Roman Frydman

American economist

Roman Frydman (born February 29, 1948) is an American, Polish born economist at New York University and the author of more than ten books treating macroeconomic theory and privatization.

Quotes edit

"Which Way Forward for Macroeconomics and Policy Analysis?" 2013 edit

Roman Frydman and Edmund S. Phelps (2013), "Which Way Forward for Macroeconomics and Policy Analysis?" in Rethinking Expectations: The Way Forward for Macroeconomics edited by Roman Frydman and Edmund S. Phelps.

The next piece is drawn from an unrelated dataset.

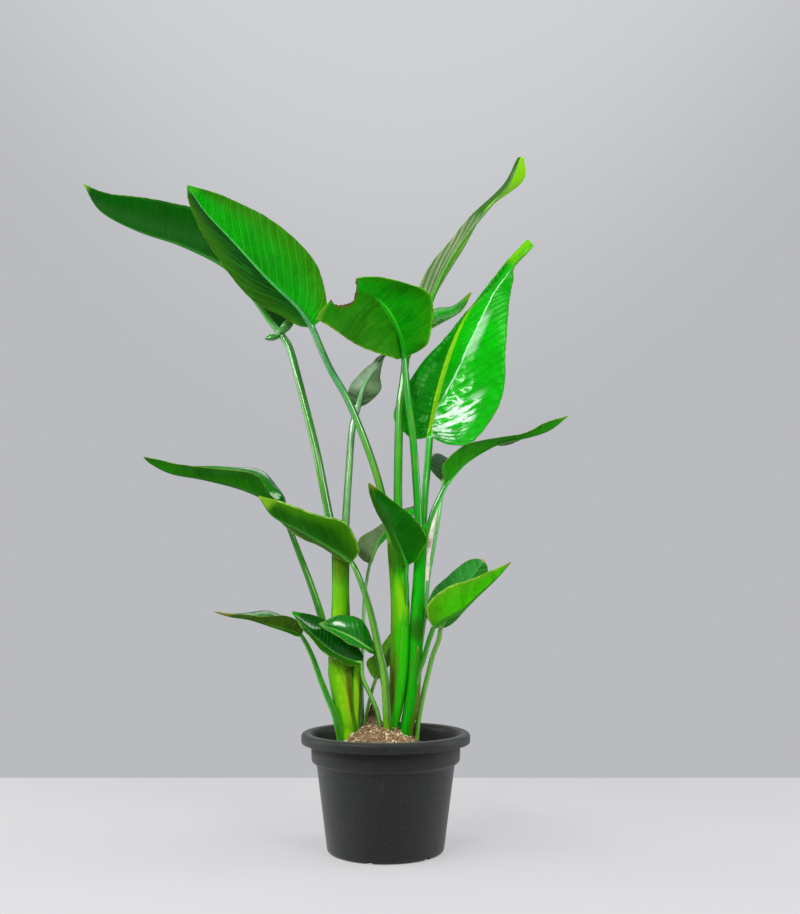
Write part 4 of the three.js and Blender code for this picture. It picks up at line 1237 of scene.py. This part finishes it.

  • In the early 1970s,... economists began to embrace the Rational Expectations Hypothesis (REH), according to which market participants’ expectations are “essentially the same as the predictions of the relevant economic theory” (Muth 1961: 316). What has been largely overlooked is that, … REH theorists presume that the role of market participants’ expectations in driving outcomes is not autonomous from the other components of the model. … Because REH models, by design, rule out an autonomous role for expectations, they are best viewed as derailing, rather than developing, the microfoundations approach.
  • Early critics pointed out REH’s fundamental epistemological flaws. … They argued that REH, even if viewed as a bold abstraction or approximation, is grossly inadequate for representing how even minimally reasonable profit seeking participants forecast the future in real-world markets. Nevertheless, … an overwhelming majority of economists has embraced REH as the way to represent how rational individuals think about the future.
  • Nowhere have REH’s epistemological flaws and empirical disappointments been more apparent than in efforts to model financial market outcomes, which are largely driven by participants’ expectations. Beginning with Robert Shiller’s (1981) pathbreaking paper, research has shown that REH models are unable to explain the basic features of fluctuations and risk in stock markets. Likewise, in their magisterial work on the current state of international macroeconomics, Maurice Obstfeld and Kenneth Rogoff (1996: 625) concluded that “the undeniable difficulties that international economists encounter in empirically explaining nominal exchangerate movements are an embarrassment, but one shared with virtually any other field that attempts to explain asset price data.” The failures of REH explanations of aggregate outcomes gave rise to alternative approaches, most notably behavioral finance models. However, sober assessments even by the likes of Obstfeld and Rogoff did not dispel the faith of most economists that REH models would one day be able to explain financial market outcomes and macroeconomic performance.